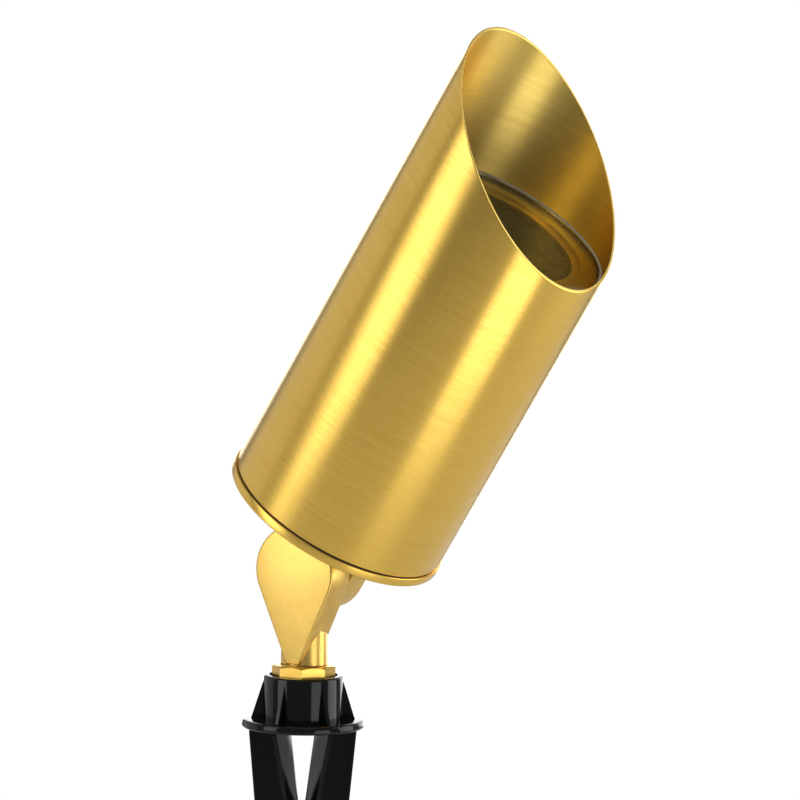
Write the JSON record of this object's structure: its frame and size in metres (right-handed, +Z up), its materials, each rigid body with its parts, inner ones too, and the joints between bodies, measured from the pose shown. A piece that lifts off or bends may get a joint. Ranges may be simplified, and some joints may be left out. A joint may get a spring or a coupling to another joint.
{
  "type": "garden spike spotlight",
  "caption": "Brass garden spotlight: slant-cut cowl on a round cap, tilting knuckle, threaded stem with octagonal locknut, and a black plastic ground spike.",
  "frame": {"origin": "centre of the underside of the spike's flange, on the axis of the stem and spike, at soil level", "axes": "+Z up along the stem and spike, +X the side that the head leans to, +Y along the knuckle's pin towards the head's ear"},
  "size_m": [0.1712, 0.103, 0.5678],
  "materials": {
    "brass": "brushed natural brass",
    "spike_plastic": "glossy moulded black",
    "rubber": "matte black",
    "stainless": "turned",
    "driver_case": "potted, matte",
    "aluminium": "machined",
    "thermal_pad": "matte",
    "lead_insulation": "extruded",
    "led_phosphor": "smooth gel",
    "white_plastic": "moulded",
    "reflector": "black anodised",
    "optic": "dark moulded optic with fine rings",
    "black_plastic": "moulded",
    "glass": "clear polished",
    "silicone": "clear, uneven bead"
  },
  "bodies": {
    "spike": {"ground_spike": "spike_plastic"},
    "stem": {"stem_knuckle": "brass", "stem_grommet": "rubber", "pivot_washer": "rubber"},
    "locknut": {"locknut": "brass"},
    "pivot_screw": {"pivot_screw": "stainless"},
    "head": {"head_knuckle": "brass", "spring_washer": "stainless", "foot_gasket": "rubber", "foot_screws": "stainless", "rear_cap": "brass", "cap_seal": "rubber", "standoffs": "brass", "driver": "driver_case", "driver_screws": "stainless", "heat_sink": "aluminium", "sink_screws": "stainless", "thermal_pad": "thermal_pad", "led_board": "aluminium", "led_leads": "lead_insulation", "led_chip": "led_phosphor", "chip_holder": "white_plastic", "holder_screws": "stainless", "reflector": "reflector", "optic": "optic", "optic_clip": "black_plastic"},
    "cowl": {"cowl_tube": "brass", "lens_seat": "brass", "lens_gasket": "rubber", "lens_glass": "glass", "lens_bead": "silicone"}
  },
  "joints": [
    {"name": "stem_swivel", "type": "hinge", "parent": "spike", "child": "stem", "pos_m": [0, 0, 0.0237], "axis": [0, 0, 1], "range_deg": [-180, 180]},
    {"name": "locknut_turn", "type": "hinge", "parent": "stem", "child": "locknut", "pos_m": [0, 0, 0.025], "axis": [0, 0, 1], "range_deg": [0, 180]},
    {"name": "pivot_screw_turn", "type": "hinge", "parent": "stem", "child": "pivot_screw", "pos_m": [0, 0, 0.071], "axis": [0, 1, 0], "range_deg": [0, 180]},
    {"name": "head_tilt", "type": "hinge", "parent": "stem", "child": "head", "pos_m": [0, 0, 0.071], "axis": [0, 1, 0], "range_deg": [-122, 58]},
    {"name": "cowl_turn", "type": "hinge", "parent": "head", "child": "cowl", "pos_m": [0.01553, 0, 0.09585], "axis": [0.5299, 0, 0.848], "range_deg": [-180, 180]}
  ]
}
# # # # # # #
## [What the task asks]
How many lines of the data contain the word "that"? Answer with the number alone.

## [Answer to the task]
2